Mastering Independent Reviews under ISRE 2400

Posted 07 May 2026 Written by Acts Online

Brought to you by SA Accounting Academy: This article clarifies the regulatory distinctions between audits and independent reviews, focusing on the correct application of ISRE 2400 (Revised).

In terms of the Companies Act, No. 71 of 2008, the independent review serves as a limited assurance engagement designed to alleviate the financial reporting burden on smaller entities. Unlike a full audit, which is governed by the International Standards on Auditing (ISAs) to provide reasonable assurance, an independent review is governed exclusively by ISRE 2400 (Revised). The objective is to conclude whether anything has come to the practitioner’s attention that suggests the financial statements are not prepared, in all material respects, in accordance with the applicable financial reporting framework.

Methodological Distinctions and Regulatory Compliance

Practitioners must distinguish between the exhaustive procedures required for an audit and the risk-based approach of a review. Under ISRE 2400 (Revised), there is no regulatory requirement to evaluate the design or test the operational effectiveness of internal controls, nor is there a requirement to calculate performance materiality for detailed sampling.
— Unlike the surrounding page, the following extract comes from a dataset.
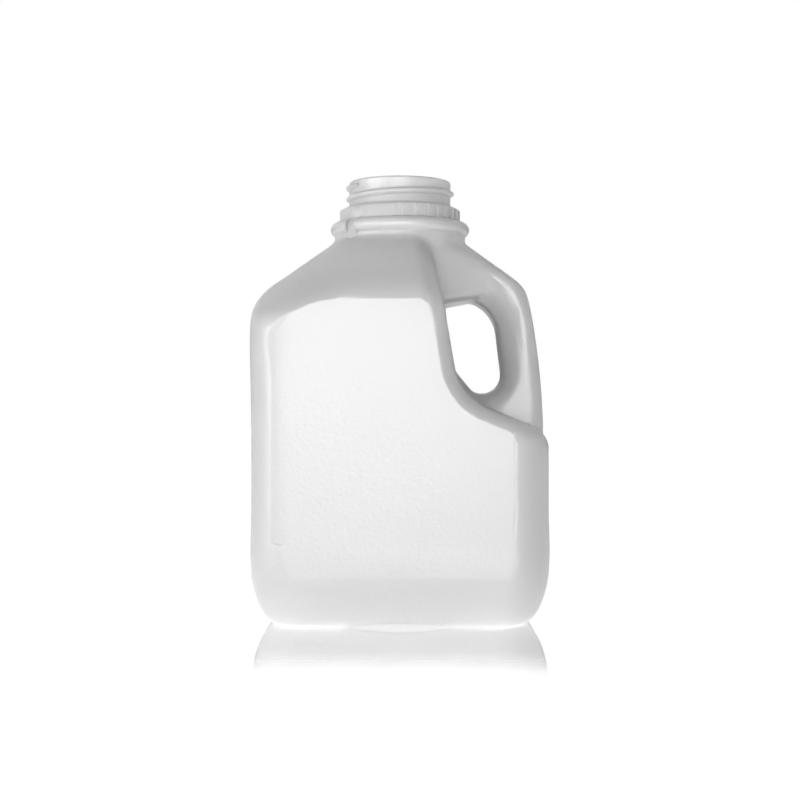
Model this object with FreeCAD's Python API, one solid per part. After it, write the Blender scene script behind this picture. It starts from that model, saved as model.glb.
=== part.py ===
import FreeCAD, Part
import math
import os

# Empty blow-moulded dairy bottle with a hollow through handle and a screw neck.
# Millimetres. +Z is up, the base rests on z = 0 and the neck stands on the Z axis.
# The handle is on +X. The mould parts on the plane y = 0, so front and back are alike.

V = FreeCAD.Vector

near = 0.01                  # points closer than this are the same point
cutClear = 1.0               # cuts run on this far past what they cut

# Body
width = 97.6                 # across the handle side, +X to -X
depth = 97.6                 # front to back
wall = 0.65                  # blown wall
cornerRadius = 14.5          # upright corners, in plan
footCornerShare = 0.5        # the corners' radius shrinks by this share of the turn-in
footHeight = 23.0            # the sides start to turn in at this height
footInset = 9.6              # how far they would turn in, a little below the base
footSink = 0.35              # depth of that point below the base
footLevels = (0.035, 0.12, 0.27, 0.5, 0.75, 1.0)    # plan sections, as shares of footHeight
sideLevels = (0.12, 0.35, 0.6, 0.85, 1.0)           # and of the height from there to the shoulder
waist = 0.3                  # the side panels are drawn in by this
waistBottom = 27.0
waistTop = 86.0
waistBlend = 9.0

# Shoulder
neckZ = 127.8                # where the shoulder meets the neck
crownRise = 3.0              # the shoulder slope runs on this far up inside the neck
sideSlope = 35.5             # degrees, at the sides
sideShoulderRadius = 14.0
faceSlope = 37.5             # degrees, at the front and back
faceShoulderRadius = 14.0
roundingStart = 32.0         # below neckZ: the square plan starts to turn round
roundingEnd = 12.0           # below neckZ: the plan is as good as round
roundShare = 0.97            # corner radius there, as a share of the half width
shoulderSteps = 11           # plan sections from the rounding's start to the crown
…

Instead, the standard relies primarily on:

  • Inquiry: Comprehensive interviews with management to identify areas where material misstatements are likely to arise.
  • Analytical Procedures: Comparing financial data against prior periods and industry averages to identify variances.

The Companies Act regulations dictate eligibility for an independent review based on the entity’s Public Interest Score (PI Score). However, ISRE 2400 also requires practitioners to perform a pre-engagement assessment to determine if a review is appropriate. If a client exhibits significant internal control failures or incomplete records, the practitioner has a professional duty to advise that a full audit is necessary, regardless of the PI Score.

Failure to correctly calculate the PI Score, document inquiries, or issuing a review report when an audit is legally mandated may result in disciplinary action from the Independent Regulatory Board for Auditors (IRBA), SAICA, or regulatory intervention by the Companies and Intellectual Property Commission (CIPC).

What this means for you, your business, or your clients

  • For yourself: You must ensure that your engagement methodology for independent reviews is strictly aligned with ISRE 2400 (Revised) rather than ISAs to avoid professional negligence and ensure the correct negative assurance conclusion is reached.
  • For your business: Your firm should update its engagement acceptance procedures to include a rigorous Public Interest Score verification and a qualitative assessment of the client’s internal controls before accepting a review engagement.
  • For your clients: Clients must be informed that an independent review provides limited assurance and that if their financial records are insufficient for inquiry-based procedures, they may be required to undergo a full audit to meet regulatory standards.